With the pink sky behind us and only darkness ahead, pheasants rise from ploughed fields and swallows fly from their perches on poles as our train approaches La Coolta on its way to Chihuahua.


HOUR 14:00 - 20:00
The Mexican in the white leather shoes that has slept through the entire journey and whom I have not seen move from his seat in twelve hours is awake now there is only darkness to see out the window.

I still have a few hours of my train journey left, but I know I won'f find sleep quite as easily. Of course I won't sleep. The air-conditioning is cold but I have my woolen poncho and sleeping bag that is comfortable to -7 degrees to keep me warm if I need them. My train seat is comfortable and I am sitting next to a friendly Mexican whom I still don't know the name of after 13 hours of intermitten conversation, but who is not taking up my legroom or listening to loud gothic music either.
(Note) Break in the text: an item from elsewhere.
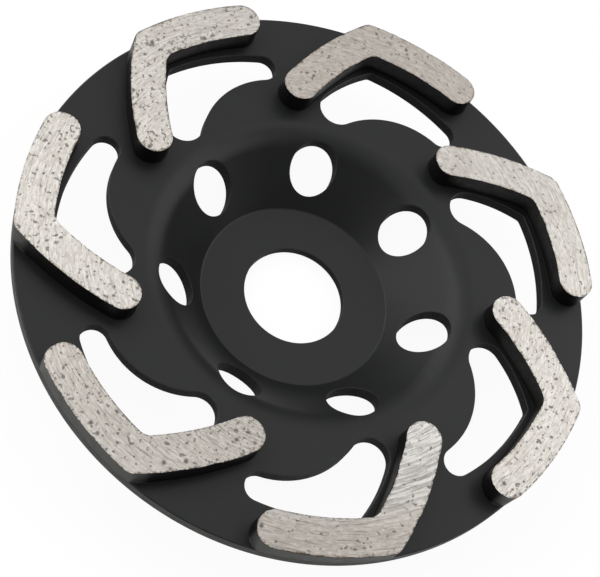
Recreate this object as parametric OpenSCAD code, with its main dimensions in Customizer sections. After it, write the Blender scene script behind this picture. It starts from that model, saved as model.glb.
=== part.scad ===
// Diamond cup grinding wheel for an angle grinder.
// One pressed steel cup with windows and vent holes, and seven boomerang-shaped diamond segments.
// Millimetres. +Z is the grinding side. The origin is on the bore axis, on the hub's back face.
// Angles round the wheel run from a vent hole on the X axis.

/* [Cup body] */
// Outside diameter of the steel rim
rim_d = 123.8; // [110:0.1:180]
// Thickness of the steel, the same all over
steel_t = 2.8; // [2:0.1:4]
// Height of the rim's front face above the hub's front face
cup_depth = 12.1; // [8:0.1:15]
// Diameter at which the hub's flat and the cone would meet without their bend
hub_flat_d = 41.5; // [36:0.1:46]
// Slope of the cone above the hub's plane, in degrees
cone_angle = 45; // [38:1:60]
// Inside radius of the bend between the hub and the cone, on the front
hub_bend_r = 0.8; // [0.5:0.1:4]
// Outside radius of the bend between the cone and the rim, on the front
rim_bend_r = 8.5; // [8:0.1:10]
// Broken edge round the outside of the rim, front and back
rim_edge = 0.4; // [0.2:0.1:0.8]

/* [Bore] */
// Diameter of the arbor bore
bore_d = 22.23; // [16:0.01:30]
// Chamfer at the back end of the bore
bore_chamfer = 0.8; // [0.2:0.1:1.2]

/* [Vent holes] */
// Diameter of a vent hole through the cone
vent_d = 10.2; // [6:0.1:12]
// How far outside the middle of the cone's slope a vent hole is centred
vent_shift = 1; // [0:0.1:1.5]
// Lean of a vent hole's axis towards the wheel's axis, in degrees
vent_lean = 8; // [0:1:20]

/* [Segments] */
// Height of a segment above the rim's front face
seg_h = 4.9; // [2:0.1:8]
// Width of a segment's outer arm, which runs along the rim
seg_outer_w = 7.8; // [6:0.1:9]
// Width of a segment's inner arm, which runs in towards the cone
seg_inner_w = 7.55; // [6:0.05:9]
// Distance inside the rim's edge of the outer arm's middle at its end
seg_outer_end_in = 3.4; // [3:0.1:5]
// Angle round the wheel of the outer arm's end, in degrees
seg_outer_end_at = 21.2; // [19:0.1:26]
// Distance inside the rim's edge of the point where the arms' middles meet
seg_bend_in = 3.3; // [3:0.1:5]
// Angle round the wheel of the point where the arms' middles meet, in degrees
seg_bend_at = 43.3; // [41:0.1:46]
// Distance inside the rim's edge of the inner arm's middle at its end
seg_inner_end_in = 19.5; // [16:0.1:20]
// Angle round the wheel of the inner arm's end, in degrees
seg_inner_end_at = 60.7; // [58:0.1:62]
// Radius of the outer arm's middle line
seg_outer_curve_r = 60.1; // [50:0.1:80]
// Radius of the inner arm's middle line
seg_inner_curve_r = 62.1; // [50:0.1:90]
// Radius on the outside corner between the arms
seg_nose_r = 3; // [0.4:0.1:5]
// Radius in the crook between the arms
seg_crook_r = 3; // [1:0.1:4]

/* [Windows] */
// Steel left between a window's corner and the segment's outer arm
win_outer_gap = 1; // [0.5:0.1:2]
// Steel left between a window's corner and the segment's inner arm
win_inner_gap = 1.6; // [0.5:0.1:3]
// Radius of a window's corner, in the segment's crook
win_corner_r = 1.4; // [0.8:0.1:3]
// Distance inside the rim's edge of the middle of a window's narrow end
win_narrow_in = 12.6; // [12:0.1:15]
// Angle round the wheel of a window's narrow end, in degrees
win_narrow_at = 17.2; // [14:0.1:20]
// Radius of a window's narrow end
win_narrow_r = 3; // [2:0.1:4]
// Distance outside the rim's flat inner edge of the middle of a window's wide end
win_wide_out = 5.1; // [4.5:0.1:7]
// Angle round the wheel of a window's wide end, in degrees
win_wide_at = 46.9; // [45:0.1:49]
// Radius of a window's wide end
win_wide_r = 4.1; // [3:0.1:4.4]
// Radius of a window's edge along the segment's outer arm
win_outer_curve_r = 44.3; // [40:0.1:60]
// Radius of a window's edge along the segment's inner arm
win_trail_curve_r = 32.5; // [28:0.1:60]
// Radius of the lobe of steel beside a window
win_lobe_r = 18.3; // [16:0.1:24]

/* [Hidden] */
NODES = ["cup_body", "segment_1", "segment_2", "segment_3", "segment_4", "segment_5", "segment_6", "segment_7"];

// Segments, windows and vent holes are one pattern, repeated round the wheel once for each segment.
copies = len(NODES) - 1;
pitch_angle = 360 / copies;

// Facets of short and long arcs, the overshoot of a cut, and a reach past any outline here.
$fn = 96;
long_fn = 240;
cut = 1;
reach = 12;

// How far a round overlaps the arcs that it joins, so that the outlines cross instead of just touching.
overlap = 0.001;

// Sizes and heights of the cup.
rim_r = rim_d / 2;
bore_r = bore_d / 2;
hub_r = hub_flat_d / 2;
knee_r = hub_r + cup_depth / tan(cone_angle);
rim_back_z = cup_depth;
rim_front_z = cup_depth + steel_t;
cone_normal = [sin(cone_angle), -cos(cone_angle)];
hub_bend_c = [hub_r - hub_bend_r * tan(cone_angle / 2), steel_t + hub_bend_r];
rim_bend_c = [knee_r + rim_bend_r * tan(cone_angle / 2), rim_front_z - rim_bend_r];

// Middle of a vent hole on the cone's front face.
vent_pitch_r = (hub_r + knee_r) / 2 + vent_shift;
vent_z = steel_t + (vent_pitch_r - hub_r) * tan(cone_angle);

// Unit vector in a direction given in degrees.
function dir(angle) = [cos(angle), sin(angle)];

// Unit vector from a to b.
function unit(a, b) = (b - a) / norm(b - a);

// The point where two circles cross, to the left of the line from one centre to the other.
function crossing(c1, r1, c2, r2) =
    let (
        d = norm(c2 - c1),
        along = (r1 * r1 - r2 * r2 + d * d) / (2 * d),
        off = sqrt(r1 * r1 - along * along),
        u = unit(c1, c2)
    )
    c1 + along * u + off * [-u[1], u[0]];

// A segment's two ends and its bend, on the arms' middle lines, and the centres of those lines.
outer_end = (rim_r - seg_outer_end_in) * dir(seg_outer_end_at);
bend = (rim_r - seg_bend_in) * dir(seg_bend_at);
inner_end = (rim_r - seg_inner_end_in) * dir(seg_inner_end_at);
outer_arm_c = crossing(outer_end, seg_outer_curve_r, bend, seg_outer_curve_r);
inner_arm_c = crossing(bend, seg_inner_curve_r, inner_end, seg_inner_curve_r);

// Distances from those centres to the arms' outside and inside edges.
outer_arm_out = seg_outer_curve_r + seg_outer_w / 2;
outer_arm_in = seg_outer_curve_r - seg_outer_w / 2;
inner_arm_out = seg_inner_curve_r + seg_inner_w / 2;
inner_arm_in = seg_inner_curve_r - seg_inner_w / 2;

// The rounds at a window's narrow end, wide end and corner. The corner follows the segment's crook.
narrow_end = (rim_r - win_narrow_in) * dir(win_narrow_at);
wide_end = (rim_bend_c[0] + win_wide_out) * dir(win_wide_at);
corner = crossing(
    outer_arm_c, outer_arm_in - win_outer_gap - win_corner_r,
    inner_arm_c, inner_arm_in - win_inner_gap - win_corner_r
);

// Centres of the three long arcs that join a window's rounds.
win_outer_c = crossing(
    narrow_end, win_outer_curve_r - win_narrow_r, corner, win_outer_curve_r - win_corner_r
);
win_trail_c = crossing(
    corner, win_trail_curve_r - win_corner_r, wide_end, win_trail_curve_r - win_wide_r
);
win_lobe_c = crossing(narrow_end, win_lobe_r + win_narrow_r, wide_end, win_lobe_r + win_wide_r);

// A round disc about a point.
module disc(c, r, fn = $fn) {
    translate(c) circle(r = r, $fn = fn);
}

// What two large discs share, with the corner at their crossing rounded.
module rounded_lens(c1, r1, c2, r2, corner_r) {
    c = crossing(c1, r1 - corner_r, c2, r2 - corner_r);
    difference() {
        intersection() {
            disc(c1, r1, long_fn);
            disc(c2, r2, long_fn);
        }
        polygon([
            c,
            c + reach * unit(c1, c),
            c + reach * (unit(c1, c) + unit(c2, c)),
            c + reach * unit(c2, c)
        ]);
    }
    disc(c, corner_r + overlap);
}

// Half section of all that lies above the cup's back surface.
module above_back() {
    difference() {
        union() {
            polygon([
                [0, 0],
                [hub_bend_c[0], 0],
                hub_bend_c + (hub_bend_r + steel_t) * cone_normal,
                rim_bend_c - (rim_bend_r - steel_t) * cone_normal,
                [rim_bend_c[0], rim_back_z],
                [rim_r - rim_edge, rim_back_z],
                [rim_r, rim_back_z + rim_edge],
                [rim_r, rim_front_z - rim_edge],
                [rim_r - rim_edge, rim_front_z],
                [rim_bend_c[0], rim_front_z],
                [rim_bend_c[0], rim_front_z + cut],
                [0, rim_front_z + cut]
            ]);
            disc(hub_bend_c, hub_bend_r + steel_t, long_fn);
        }
        disc(rim_bend_c, rim_bend_r - steel_t, long_fn);
    }
}

// Half section of the dish that the hub, the cone and both bends enclose on the front.
module dish() {
    difference() {
        union() {
            polygon([
                [0, steel_t],
                [hub_bend_c[0], steel_t],
                hub_bend_c + hub_bend_r * cone_normal,
                rim_bend_c - rim_bend_r * cone_normal,
                [rim_bend_c[0], rim_front_z],
                [rim_bend_c[0], rim_front_z + 2 * cut],
                [0, rim_front_z + 2 * cut]
            ]);
            disc(hub_bend_c, hub_bend_r, long_fn);
        }
        disc(rim_bend_c, rim_bend_r, long_fn);
    }
}

// Half section of the pressed cup, one sheet of even thickness from the bore to the rim.
module cup_section() {
    difference() {
        above_back();
        dish();
    }
}

// Outline of one window: three long arcs joined by three rounds.
module window_outline() {
    difference() {
        intersection() {
            rounded_lens(win_outer_c, win_outer_curve_r, win_trail_c, win_trail_curve_r, win_corner_r);
            polygon([
                narrow_end,
                narrow_end + reach * unit(win_outer_c, narrow_end),
                corner + reach * (unit(win_outer_c, corner) + unit(win_trail_c, corner)),
                wide_end + reach * unit(win_trail_c, wide_end),
                wide_end,
                wide_end + reach * unit(wide_end, win_lobe_c),
                narrow_end + reach * unit(narrow_end, win_lobe_c)
            ]);
        }
        disc(win_lobe_c, win_lobe_r, long_fn);
    }
    disc(narrow_end, win_narrow_r + overlap);
    disc(wide_end, win_wide_r + overlap);
}

// Cutter for one vent hole, leaning towards the wheel's axis.
module vent_cutter() {
    translate([vent_pitch_r, 0, vent_z])
        rotate([0, -vent_lean, 0])
            cylinder(h = 2 * reach, r = vent_d / 2, center = true);
}

// The steel cup, with its bore, vent holes and windows.
module cup_body() {
    color([0.09, 0.09, 0.1])
        difference() {
            rotate_extrude($fn = long_fn) cup_section();
            translate([0, 0, -cut]) cylinder(h = steel_t + 2 * cut, r = bore_r);
            translate([0, 0, -cut])
                cylinder(h = bore_chamfer + cut, r1 = bore_r + bore_chamfer + cut, r2 = bore_r);
            for (i = [0:copies - 1])
                rotate([0, 0, i * pitch_angle]) {
                    vent_cutter();
                    translate([0, 0, -cut])
                        linear_extrude(height = rim_front_z + 2 * cut) window_outline();
                }
        }
}

// Outline of one segment: two curved arms with round ends, meeting in a bend.
module segment_outline() {
    outer_u = unit(outer_arm_c, outer_end);
    inner_u = unit(inner_arm_c, inner_end);
    intersection() {
        difference() {
            rounded_lens(outer_arm_c, outer_arm_out, inner_arm_c, inner_arm_out, seg_nose_r);
            rounded_lens(outer_arm_c, outer_arm_in, inner_arm_c, inner_arm_in, seg_crook_r);
        }
        polygon([
            outer_end + reach * outer_u,
            outer_end - reach * outer_u,
            inner_end - reach * inner_u,
            inner_end + reach * inner_u,
            bend + reach * (unit(outer_arm_c, bend) + unit(inner_arm_c, bend))
        ]);
    }
    disc(outer_end, seg_outer_w / 2 + overlap);
    disc(inner_end, seg_inner_w / 2 + overlap);
}

// One diamond segment, seated on the rim's front face.
module segment(i) {
    color([0.78, 0.76, 0.74])
        rotate([0, 0, i * pitch_angle])
            translate([0, 0, rim_front_z])
                linear_extrude(height = seg_h) segment_outline();
}

cup_body();
for (i = [0:copies - 1])
    segment(i);
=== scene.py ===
import math

import bpy
import numpy as np
from mathutils import Matrix, Vector
from mathutils.geometry import delaunay_2d_cdt


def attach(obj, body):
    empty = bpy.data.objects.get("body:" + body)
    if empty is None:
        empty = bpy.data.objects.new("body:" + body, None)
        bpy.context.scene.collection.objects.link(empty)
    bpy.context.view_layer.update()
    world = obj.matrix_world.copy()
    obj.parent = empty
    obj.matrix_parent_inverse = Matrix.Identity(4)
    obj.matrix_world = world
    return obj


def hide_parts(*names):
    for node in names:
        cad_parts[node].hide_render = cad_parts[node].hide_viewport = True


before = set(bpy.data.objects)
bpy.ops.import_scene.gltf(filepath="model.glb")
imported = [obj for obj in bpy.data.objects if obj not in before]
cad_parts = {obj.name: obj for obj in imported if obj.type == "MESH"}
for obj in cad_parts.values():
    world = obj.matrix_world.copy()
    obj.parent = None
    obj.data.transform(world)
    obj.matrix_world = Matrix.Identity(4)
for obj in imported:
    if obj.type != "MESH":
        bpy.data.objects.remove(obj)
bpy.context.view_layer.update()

# Sizes of the part in millimetres, as in its own source. First the steel cup, its bore and its vent holes.
RIM_R = 61.9
STEEL_T = 2.8
CUP_DEPTH = 12.1
HUB_R = 20.75
HUB_BEND_R = 0.8
RIM_BEND_R = 8.5
SLOPE_DEG = 45
BORE_R = 22.23 / 2
BORE_CHAMFER = 0.8
VENT_R = 5.1
VENT_SHIFT = 1.0
VENT_LEAN = math.radians(8)

# Segments, windows and vent holes, each this many round the wheel.
COPIES = 7

# A segment's height, the widths of its arms, the radii of their middle lines, and the rounds between them.
SEG_H = 4.9
SEG_OUTER_W = 7.8
SEG_INNER_W = 7.55
SEG_OUTER_CURVE_R = 60.1
SEG_INNER_CURVE_R = 62.1
SEG_NOSE_R = 3.0
SEG_CROOK_R = 3.0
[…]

But I still won't sleep on the Pacific train as it heads for Chihuahua. I won't sleep because there are no barriers at any of the level crossings we pass through, and so the train driver sounds his horn loudly as the train approaches to alert road motorists of our presence and right of way.

I won't sleep but I won't write any more either.


THE END




Prologue: I never did find out the name of the friendly Mexican. Nor did I get any sleep.